Published December 10, 2024 | Published
Journal Article Open

Characterizing the Broadband Reflection Spectrum of MAXI J1803-298 during Its 2021 Outburst with NuSTAR and NICER

  • 1. ROR icon California Institute of Technology
  • 2. ROR icon Goddard Space Flight Center
  • 3. ROR icon Villanova University
  • 4. ROR icon University of Milan
  • 5. ROR icon Harvard-Smithsonian Center for Astrophysics
  • 6. ROR icon Newcastle University
  • 7. ROR icon University of California, Berkeley
  • 8. ROR icon Massachusetts Institute of Technology
  • 9. ROR icon Space Telescope Science Institute
  • 10. ROR icon James Madison University
  • 11. ROR icon Jet Propulsion Lab
  • 12. ROR icon University of Amsterdam

Abstract

MAXI J1803-298 is a transient black hole candidate discovered in 2021 May during an outburst that lasted several months. Multiple X-ray observations reveal recurring "dipping" intervals in several of its light curves, particularly during the hard/intermediate states, with a typical recurrence period of ∼7 hr. We report analysis of four NuSTAR observations of the source, supplemented with NICER data where available, over the duration of the outburst evolution covering the hard, intermediate, and the soft states. Reflection spectroscopy reveals the black hole to be rapidly spinning (a * = 0.990 ± 0.001) with a near edge-on viewing angle (i = 70° ± 1°). Additionally, we show that the light-curve dips are caused by photoelectric absorption from a moderately ionized absorber whose origin is not fully understood, although it is likely linked to material from the companion star impacting the outer edges of the accretion disk. We further detect absorption lines in some of the spectra, potentially associated with Fe xxv and Fe xxvi, indicative of disk winds with moderate to extreme velocities. During the intermediate state and just before transitioning into the soft state, the source showed a sudden flux increase, which we found to be dominated by soft disk photons and consistent with the filling of the inner accretion disk, at the onset of state transition. In the soft state, we show that models of disk self-irradiation provide a better fit and a preferred explanation to the broadband reflection spectrum, consistent with previous studies of other accreting sources.

Copyright and License

© 2024. The Author(s). Published by the American Astronomical Society.

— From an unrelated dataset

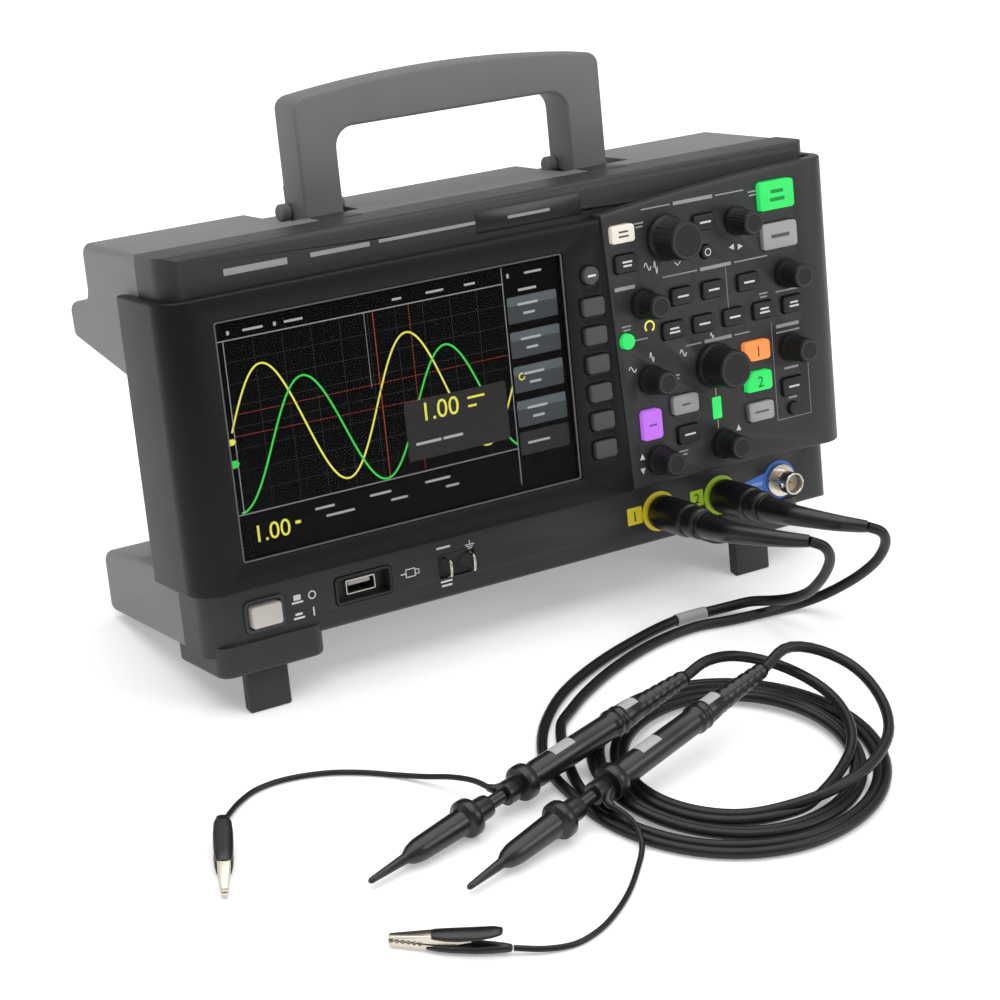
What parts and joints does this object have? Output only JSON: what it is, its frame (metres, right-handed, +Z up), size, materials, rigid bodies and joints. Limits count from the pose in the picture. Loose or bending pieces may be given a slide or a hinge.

Original content from this work may be used under the terms of the Creative Commons Attribution 4.0 licence. Any further distribution of this work must maintain attribution to the author(s) and the title of the work, journal citation and DOI.

Acknowledgement

The authors would like to thank the anonymous referee as well as Poshak Gandhi and Brian Grefenstette for comments that improved the clarity of the manuscript. This work was supported under NASA contract No. NNG08FD60C, and made use of data from the NuSTAR mission, a project led by the California Institute of Technology, managed by the Jet Propulsion Laboratory, and funded by the National Aeronautics and Space Administration. A.I. acknowledges support from the Royal Society. J.A.T. acknowledges partial support from the NuSTAR Guest Observer program under NASA grant 80NSSC22K0059. This research has made use of the NuSTAR Data Analysis Software (NuSTARDAS) jointly developed by the ASI Space Science Data Center (SSDC, Italy) and the California Institute of Technology (Caltech, USA).

Funding

This work was supported under NASA contract No. NNG08FD60C, and made use of data from the NuSTAR mission, a project led by the California Institute of Technology, managed by the Jet Propulsion Laboratory, and funded by the National Aeronautics and Space Administration. A.I. acknowledges support from the Royal Society. J.A.T. acknowledges partial support from the NuSTAR Guest Observer program under NASA grant 80NSSC22K0059.

Facilities

NuSTAR - The NuSTAR (Nuclear Spectroscopic Telescope Array) mission, NICER - , MAXI - JAXA Monitor of All-sky X-ray Image experiment.

Software References

XSPEC (K. A. Arnaud 1996), XSTAR (T. Kallman & M. Bautista 2001), relxill (J. García et al. 2014; T. Dauser et al. 2014).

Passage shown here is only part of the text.